Performance of rare classes on the PASCAL Context dataset.

	Pixel (%)	Class (%)
DAG-RNN (with weighted loss) [50]	-	38.6 (44.7)
RCSL [17]	55.6	38.1
RCSL-seg [17]	58.3	37.9
sRCSL [22]	60.3	39.1
DrsNet	63.4	40.2

5.3. Qualitative Results

We show some qualitative results from the SIFTflow dataset in Fig. 7 where the proposed DrsNet is able to locate and label rare-class objects with perceptually meaningful object boundaries. For example in the 5^th column of the 4^th and 5^th rows, silhouettes of human and vehicles from DrsNet are better preserved compared with other methods, and there is less ambiguity between rare classes and background areas. In the 1^st row, DrsNet creates more detailed boundaries for vehicles and in the 3^rd row, it is able to clearly label and segment almost all windows. We are even able to detect some humans in the last image which is not even correctly labeled in the ground truth.

Fig. 7.

Some qualitative examples of labeling results.
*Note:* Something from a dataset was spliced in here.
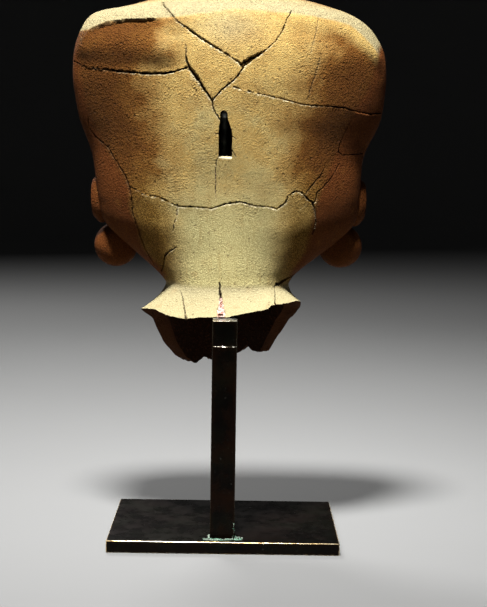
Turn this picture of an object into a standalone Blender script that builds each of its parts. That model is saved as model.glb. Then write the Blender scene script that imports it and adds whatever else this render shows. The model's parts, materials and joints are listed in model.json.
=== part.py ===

From the first to the last column: query images, the baseline integration model [46], RCSL [17], RCSL-seg [17], our proposed DrsNet framework with c2f, and the ground truth label maps.

5.4. More Discussion

The main advantage of the proposed DrsNet is its capability of balancing frequent and rare classes with accurate boundary generation during semantic labeling, as shown in the zoomed boxes of Fig. 7. This is owing to several key rare-class-focused techniques, including dual-resolution c2f image representation, superpixel-based CNN learning and inference, and scene-assisted retrieval for label transfer. Those rare-class-focused schemes can be extended to other deep networks, making this work more general and versatile. As a matter of fact, our two earlier papers [17,22] that share the same basic framework serve as the baselines of DrsNet. Specifically, an early version of DrsNet (referred to as RCSL in Tables 6 and 7) was proposed in [17] where scene-assisted retrieval and label transfer are used to improve rare class learning and RCSL-Seg was developed by incorporating superpixel re-segmentation to refine boundaries. Another early attempt proposed in [22] (referred to as sRCSL in Tables 6 and 7) integrates superpixel representation and binary saliency detection in RCSL to further improve rare class performance. The proposed DrsNet algorithm is deeply motivated by the above two early efforts where dual resolution super-pixel representation and c2f CNN classification play a similar role as saliency detection, but more direct and effective, as shown by the above quantitative and qualitative results. Since the image retrieval plays a very important role in our current framework, more effective and discriminative features along with robust feature learning schema might help to improve the overall performance, for example a combination of verification and identification models [73] for learning discriminative object descriptors. Furthermore, model pruning techniques would also benefit the efficiency of accurate label transfer as the model complexity goes larger. For example, replacing neighboring filters with similar geometric properties during model learning for retrieval, and the filters are progressively pruned by changing the filter weights gradually [74].

6. Conclusion

We have proposed a new dual-resolution semantic labeling framework called DrsNet that improves the semantic labeling performance of natural scene images with special attention to rare classes. The main contribution is the integration of shape information from local CNN-based scene labeling with that from global label transfer at two superpixel levels. The dual resolution c2f superpixel representation is developed to carefully infer and label rare-class objects while sustaining computational efficiency and robustness in the background. Experimental results on two standard datasets show competitive and promising performance of the proposed algorithm in terms of overall labeling accuracy, especially for rare classes.